Non sarà tutta colpa di Calderoli: se un partitino dal bislacco estremismo che raggiunge a malapena il quattro per cento può sfidare un miliardo di musulmani, è perché qualcuno gliel'ha permesso, gli ha dato un potere smisurato (ministri, reti televisive, sottosegretari), perché certi intellettuali organici al governo sono accorsi con taniche di benzina appena vedevano un accenno d'incendio. A proposito di far ridere, che dire di un governo - Berlusconi e Fini in testa - che cerca oggi di scopare sotto il tappeto un personaggio che fino a ieri teneva in salotto, in bella mostra, addirittura in un ministero strategico come quello delle riforme, e prima ancora come vicepresidente del Senato? Dov'era quel serio statista di Fini quando ministri del suo governo arringavano le folle padane con argomenti degni di una vecchia birreria di Monaco di Baviera? Intemperanze. Ragazzate.

Ma Calderoli è poca cosa. Così poca cosa che non riesce nemmeno ad essere lui il problema. Il problema, semmai, è quello di un'incapacità cronica nel fare politica, e politica estera in particolare. Le pacche sulle spalle e le serenate all'amico Putin hanno prodotto solo la chiusura dei rubinetti del gas. Sarà anche vero, come dice Magdi Allam sul Corriere, che Gheddafi non aspettava altro che un pretesto, ma offrirglielo su un piatto d'argento rappresenta la più alta forma di dilettantismo possibile e immaginabile. A meno che non sia malafede, e la cosa è ancor più grave.

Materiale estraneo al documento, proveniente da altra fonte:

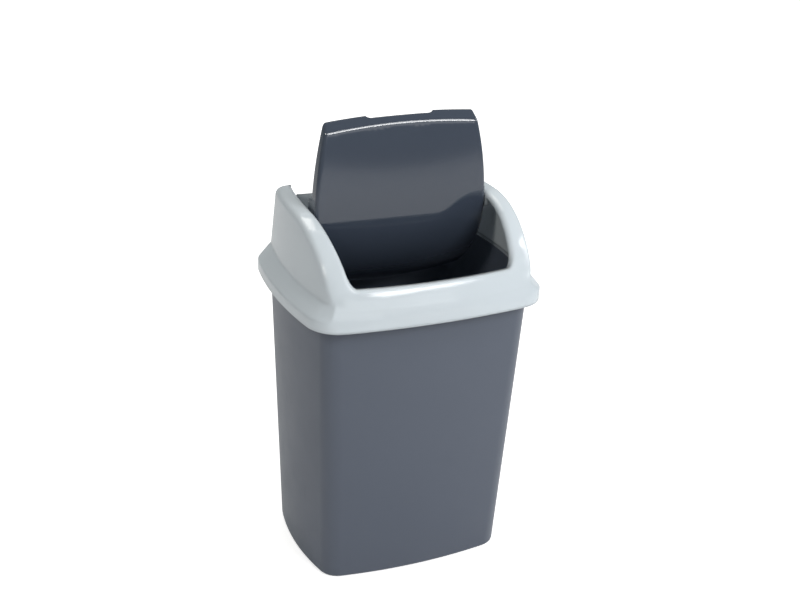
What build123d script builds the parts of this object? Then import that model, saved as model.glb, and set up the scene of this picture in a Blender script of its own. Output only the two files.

Ora si annuncia una «intensa attività diplomatica» presso i paesi arabi, cioè Fini con l'aria contrita che va a spiegare, a chiedere scusa. Ma non sarà facile spiegare come un paese democratico abbia tra i suoi più importanti ministri un rozzo estremista fallaciano che insulta in tivù la giornalista mediorientale e la chiama «la signora abbronzata». Né sarà facile spiegare che per cacciare dal governo un figuro simile serve l'ok del boss di Gemonio. L'«intensa attività diplomatica» non riuscirà a spiegare l'inspiegabile, e il novanta per cento degli italiani che con lo scontro di civiltà non sono d'accordo (come il novanta per cento dei musulmani, del resto) rischiano di restare ostaggi, basiti, impauriti da una banda di ciarlatani che per governare non ha esitato a imbarcare piccoli piromani.

Oggi, si segue con una certa trepidazione il dibattito sui candidati impresentabili, ma sarebbe bene ricordare chi ci ha presentato Calderoli, che per magia è diventato impresentabile soltanto all'ultimo minuto della legislatura. Forse Berlusconi preferisce che si parli di qualche morto a Bengasi piuttosto che dell'avvocato Mills o del disastro economico in cui ha precipitato il Paese, e dunque la strategia è sempre quella: se c'è un fuocherello si appicca l'incendio, se c'è l'incendio si brucia tutta la prateria. E quelli che ci abitano, in questa prateria, cazzi loro: dopotutto, sono soltanto semplici italiani.